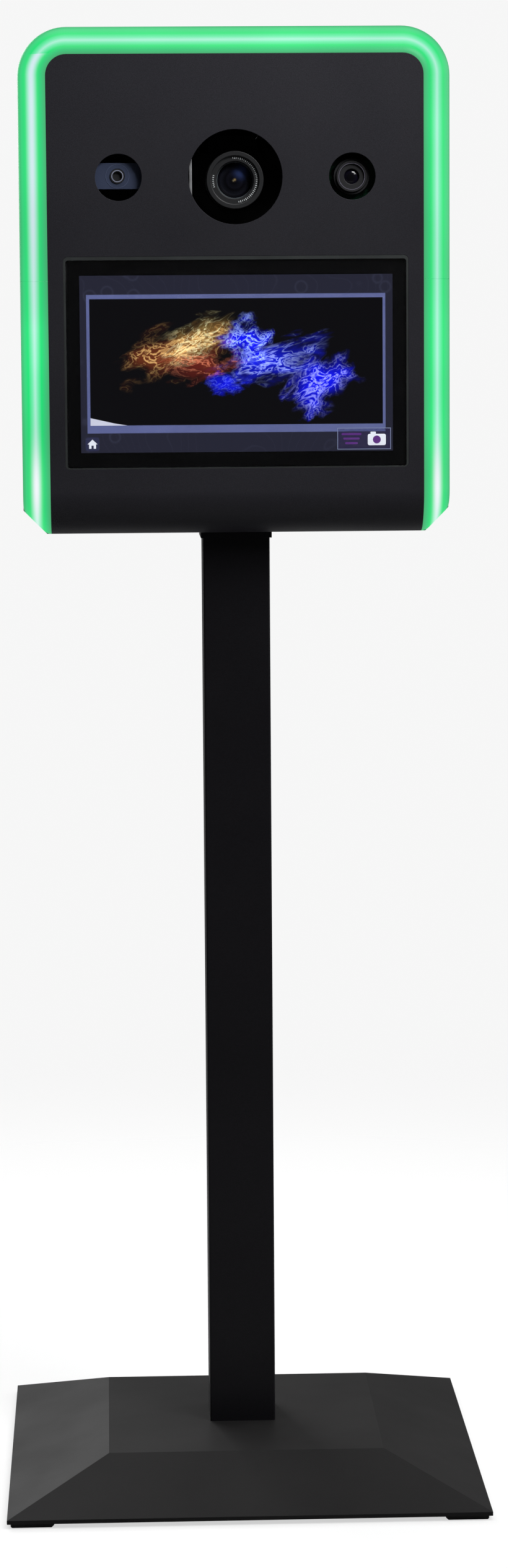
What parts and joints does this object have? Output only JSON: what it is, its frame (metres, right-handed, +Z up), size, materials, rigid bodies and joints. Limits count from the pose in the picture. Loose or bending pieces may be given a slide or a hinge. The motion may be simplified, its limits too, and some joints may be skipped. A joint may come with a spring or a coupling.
{
  "type": "photo booth",
  "caption": "Free-standing photo booth: slim black head with three camera ports, a touch screen and a green lit edge, on a square column and a hipped steel foot.",
  "frame": {"origin": "On the floor, at the centre of the square foot.", "axes": "+X to the right of a person who faces the screen, +Y from the screen towards the rear door, +Z up"},
  "size_m": [0.534, 0.534, 1.63],
  "materials": {
    "black_powder_coat": "satin",
    "foot_powder_coat": "satin",
    "light_diffuser": "satin",
    "cover_glass": "gloss",
    "display_face": "gloss",
    "black_plastic": "matte",
    "lens_glass": "gloss",
    "rubber_black": "matte",
    "zinc_steel": "satin",
    "raw_aluminium": "satin",
    "circuit_green": "satin",
    "webcam_blue_grey": "satin",
    "strip_white": "satin",
    "rocker_red": "satin"
  },
  "bodies": {
    "stand": {"base_cover": "foot_powder_coat", "ballast_plate": "foot_powder_coat", "base_pads": "rubber_black", "column_flange": "zinc_steel", "flange_bolts": "zinc_steel", "lower_column": "black_powder_coat", "upper_column": "black_powder_coat", "column_sleeve": "zinc_steel", "sleeve_screws": "zinc_steel"},
    "head": {"column_socket": "black_powder_coat", "body_shell": "black_powder_coat", "rear_frame": "black_powder_coat", "chassis": "zinc_steel", "front_panel": "black_powder_coat", "light_channel": "raw_aluminium", "diffuser_arch": "light_diffuser", "diffuser_leg_left": "light_diffuser", "diffuser_leg_right": "light_diffuser", "led_strip_top": "strip_white", "led_strip_left": "strip_white", "led_strip_right": "strip_white", "screen_bezel": "black_powder_coat", "touch_glass": "cover_glass", "display_panel": "display_face", "monitor_case": "raw_aluminium", "monitor_brackets": "zinc_steel", "tilt_screws": "zinc_steel", "webcam_body": "webcam_blue_grey", "webcam_lens": "lens_glass", "webcam_bracket": "black_powder_coat", "side_camera_board": "circuit_green", "side_camera_lens": "black_plastic", "side_camera_glass": "lens_glass", "side_camera_bracket": "zinc_steel", "mini_computer": "black_plastic", "power_supply": "raw_aluminium", "light_controller": "strip_white", "power_inlet": "black_plastic", "door_hinges_fixed": "zinc_steel", "door_hinge_pins": "zinc_steel", "panel_screws": "zinc_steel"},
    "door": {"rear_door": "black_powder_coat", "door_hinges_moving": "zinc_steel", "fan_frame": "black_plastic", "fan_guard": "zinc_steel", "fan_screws": "zinc_steel"},
    "camera": {"camera_cradle": "raw_aluminium", "camera_screw": "zinc_steel", "slr_body": "black_plastic", "slr_lens_tube": "black_plastic", "slr_front_glass": "lens_glass"},
    "clamp_knob_lower": {"clamp_knob_lower": "black_plastic"},
    "clamp_knob_upper": {"clamp_knob_upper": "black_plastic"},
    "rocker": {"power_rocker": "rocker_red"},
    "latch": {"door_latch": "black_plastic"},
    "rotor": {"fan_rotor": "black_plastic"},
    "zoom_ring": {"slr_zoom_ring": "rubber_black"},
    "focus_ring": {"slr_focus_ring": "black_plastic"},
    "mode_dial": {"slr_mode_dial": "black_plastic"},
    "shutter_button": {"slr_shutter_button": "black_plastic"}
  },
  "joints": [
    {"name": "head_lift", "type": "slide", "parent": "stand", "child": "head", "axis": [0, 0, 1], "range_m": [0, 0.1]},
    {"name": "lower_clamp_turn", "type": "hinge", "parent": "head", "child": "clamp_knob_lower", "pos_m": [0, 0.05, 1.145], "axis": [0, 1, 0], "continuous": true},
    {"name": "upper_clamp_turn", "type": "hinge", "parent": "head", "child": "clamp_knob_upper", "pos_m": [0, 0.05, 1.171], "axis": [0, 1, 0], "continuous": true},
    {"name": "door_swing", "type": "hinge", "parent": "head", "child": "door", "pos_m": [-0.202, 0.097, 1.375], "axis": [0, 0, 1], "range_deg": [0, 110]},
    {"name": "latch_turn", "type": "hinge", "parent": "door", "child": "latch", "pos_m": [0.176, 0.0928, 1.375], "axis": [0, -1, 0], "range_deg": [0, 90]},
    {"name": "fan_spin", "type": "hinge", "parent": "door", "child": "rotor", "pos_m": [0, 0.0803, 1.536], "axis": [0, 1, 0], "continuous": true},
    {"name": "rocker_tilt", "type": "hinge", "parent": "head", "child": "rocker", "pos_m": [-0.103, 0.0903, 1.109], "axis": [1, 0, 0], "range_deg": [0, 12]},
    {"name": "camera_tilt", "type": "hinge", "parent": "head", "child": "camera", "pos_m": [0, 0.012, 1.411], "axis": [1, 0, 0], "range_deg": [-4, 4]},
    {"name": "zoom_turn", "type": "hinge", "parent": "camera", "child": "zoom_ring", "pos_m": [0, -0.043, 1.463], "axis": [0, 1, 0], "range_deg": [-40, 40]},
    {"name": "focus_turn", "type": "hinge", "parent": "camera", "child": "focus_ring", "pos_m": [0, -0.07, 1.463], "axis": [0, 1, 0], "range_deg": [-60, 60]},
    {"name": "mode_dial_turn", "type": "hinge", "parent": "camera", "child": "mode_dial", "pos_m": [0.0395, 0.008, 1.495], "axis": [0, 0, 1], "continuous": true},
    {"name": "shutter_press", "type": "slide", "parent": "camera", "child": "shutter_button", "axis": [0, 0, -1], "range_m": [0, 0.0015], "stiffness_N_per_m": 300}
  ]
}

#####

→ **Work required**: Print the listing above in full, exactly as it is.

→ **Correct output**:
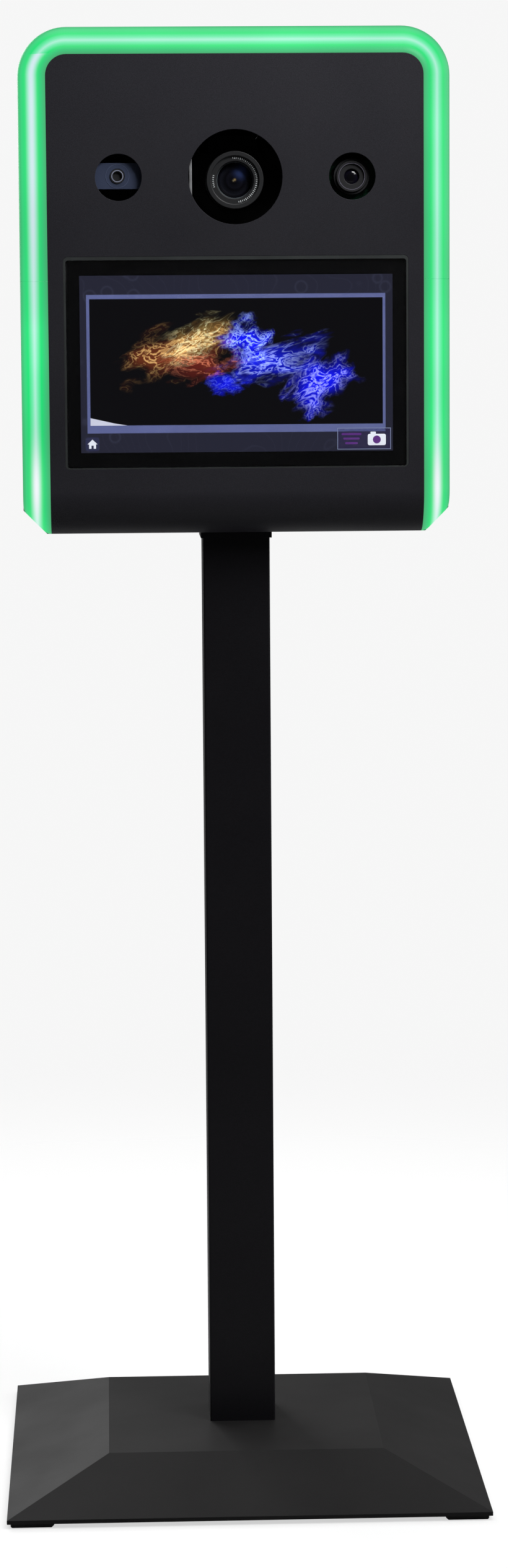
What parts and joints does this object have? Output only JSON: what it is, its frame (metres, right-handed, +Z up), size, materials, rigid bodies and joints. Limits count from the pose in the picture. Loose or bending pieces may be given a slide or a hinge. The motion may be simplified, its limits too, and some joints may be skipped. A joint may come with a spring or a coupling.
{
  "type": "photo booth",
  "caption": "Free-standing photo booth: slim black head with three camera ports, a touch screen and a green lit edge, on a square column and a hipped steel foot.",
  "frame": {"origin": "On the floor, at the centre of the square foot.", "axes": "+X to the right of a person who faces the screen, +Y from the screen towards the rear door, +Z up"},
  "size_m": [0.534, 0.534, 1.63],
  "materials": {
    "black_powder_coat": "satin",
    "foot_powder_coat": "satin",
    "light_diffuser": "satin",
    "cover_glass": "gloss",
    "display_face": "gloss",
    "black_plastic": "matte",
    "lens_glass": "gloss",
    "rubber_black": "matte",
    "zinc_steel": "satin",
    "raw_aluminium": "satin",
    "circuit_green": "satin",
    "webcam_blue_grey": "satin",
    "strip_white": "satin",
    "rocker_red": "satin"
  },
  "bodies": {
    "stand": {"base_cover": "foot_powder_coat", "ballast_plate": "foot_powder_coat", "base_pads": "rubber_black", "column_flange": "zinc_steel", "flange_bolts": "zinc_steel", "lower_column": "black_powder_coat", "upper_column": "black_powder_coat", "column_sleeve": "zinc_steel", "sleeve_screws": "zinc_steel"},
    "head": {"column_socket": "black_powder_coat", "body_shell": "black_powder_coat", "rear_frame": "black_powder_coat", "chassis": "zinc_steel", "front_panel": "black_powder_coat", "light_channel": "raw_aluminium", "diffuser_arch": "light_diffuser", "diffuser_leg_left": "light_diffuser", "diffuser_leg_right": "light_diffuser", "led_strip_top": "strip_white", "led_strip_left": "strip_white", "led_strip_right": "strip_white", "screen_bezel": "black_powder_coat", "touch_glass": "cover_glass", "display_panel": "display_face", "monitor_case": "raw_aluminium", "monitor_brackets": "zinc_steel", "tilt_screws": "zinc_steel", "webcam_body": "webcam_blue_grey", "webcam_lens": "lens_glass", "webcam_bracket": "black_powder_coat", "side_camera_board": "circuit_green", "side_camera_lens": "black_plastic", "side_camera_glass": "lens_glass", "side_camera_bracket": "zinc_steel", "mini_computer": "black_plastic", "power_supply": "raw_aluminium", "light_controller": "strip_white", "power_inlet": "black_plastic", "door_hinges_fixed": "zinc_steel", "door_hinge_pins": "zinc_steel", "panel_screws": "zinc_steel"},
    "door": {"rear_door": "black_powder_coat", "door_hinges_moving": "zinc_steel", "fan_frame": "black_plastic", "fan_guard": "zinc_steel", "fan_screws": "zinc_steel"},
    "camera": {"camera_cradle": "raw_aluminium", "camera_screw": "zinc_steel", "slr_body": "black_plastic", "slr_lens_tube": "black_plastic", "slr_front_glass": "lens_glass"},
    "clamp_knob_lower": {"clamp_knob_lower": "black_plastic"},
    "clamp_knob_upper": {"clamp_knob_upper": "black_plastic"},
    "rocker": {"power_rocker": "rocker_red"},
    "latch": {"door_latch": "black_plastic"},
    "rotor": {"fan_rotor": "black_plastic"},
    "zoom_ring": {"slr_zoom_ring": "rubber_black"},
    "focus_ring": {"slr_focus_ring": "black_plastic"},
    "mode_dial": {"slr_mode_dial": "black_plastic"},
    "shutter_button": {"slr_shutter_button": "black_plastic"}
  },
  "joints": [
    {"name": "head_lift", "type": "slide", "parent": "stand", "child": "head", "axis": [0, 0, 1], "range_m": [0, 0.1]},
    {"name": "lower_clamp_turn", "type": "hinge", "parent": "head", "child": "clamp_knob_lower", "pos_m": [0, 0.05, 1.145], "axis": [0, 1, 0], "continuous": true},
    {"name": "upper_clamp_turn", "type": "hinge", "parent": "head", "child": "clamp_knob_upper", "pos_m": [0, 0.05, 1.171], "axis": [0, 1, 0], "continuous": true},
    {"name": "door_swing", "type": "hinge", "parent": "head", "child": "door", "pos_m": [-0.202, 0.097, 1.375], "axis": [0, 0, 1], "range_deg": [0, 110]},
    {"name": "latch_turn", "type": "hinge", "parent": "door", "child": "latch", "pos_m": [0.176, 0.0928, 1.375], "axis": [0, -1, 0], "range_deg": [0, 90]},
    {"name": "fan_spin", "type": "hinge", "parent": "door", "child": "rotor", "pos_m": [0, 0.0803, 1.536], "axis": [0, 1, 0], "continuous": true},
    {"name": "rocker_tilt", "type": "hinge", "parent": "head", "child": "rocker", "pos_m": [-0.103, 0.0903, 1.109], "axis": [1, 0, 0], "range_deg": [0, 12]},
    {"name": "camera_tilt", "type": "hinge", "parent": "head", "child": "camera", "pos_m": [0, 0.012, 1.411], "axis": [1, 0, 0], "range_deg": [-4, 4]},
    {"name": "zoom_turn", "type": "hinge", "parent": "camera", "child": "zoom_ring", "pos_m": [0, -0.043, 1.463], "axis": [0, 1, 0], "range_deg": [-40, 40]},
    {"name": "focus_turn", "type": "hinge", "parent": "camera", "child": "focus_ring", "pos_m": [0, -0.07, 1.463], "axis": [0, 1, 0], "range_deg": [-60, 60]},
    {"name": "mode_dial_turn", "type": "hinge", "parent": "camera", "child": "mode_dial", "pos_m": [0.0395, 0.008, 1.495], "axis": [0, 0, 1], "continuous": true},
    {"name": "shutter_press", "type": "slide", "parent": "camera", "child": "shutter_button", "axis": [0, 0, -1], "range_m": [0, 0.0015], "stiffness_N_per_m": 300}
  ]
}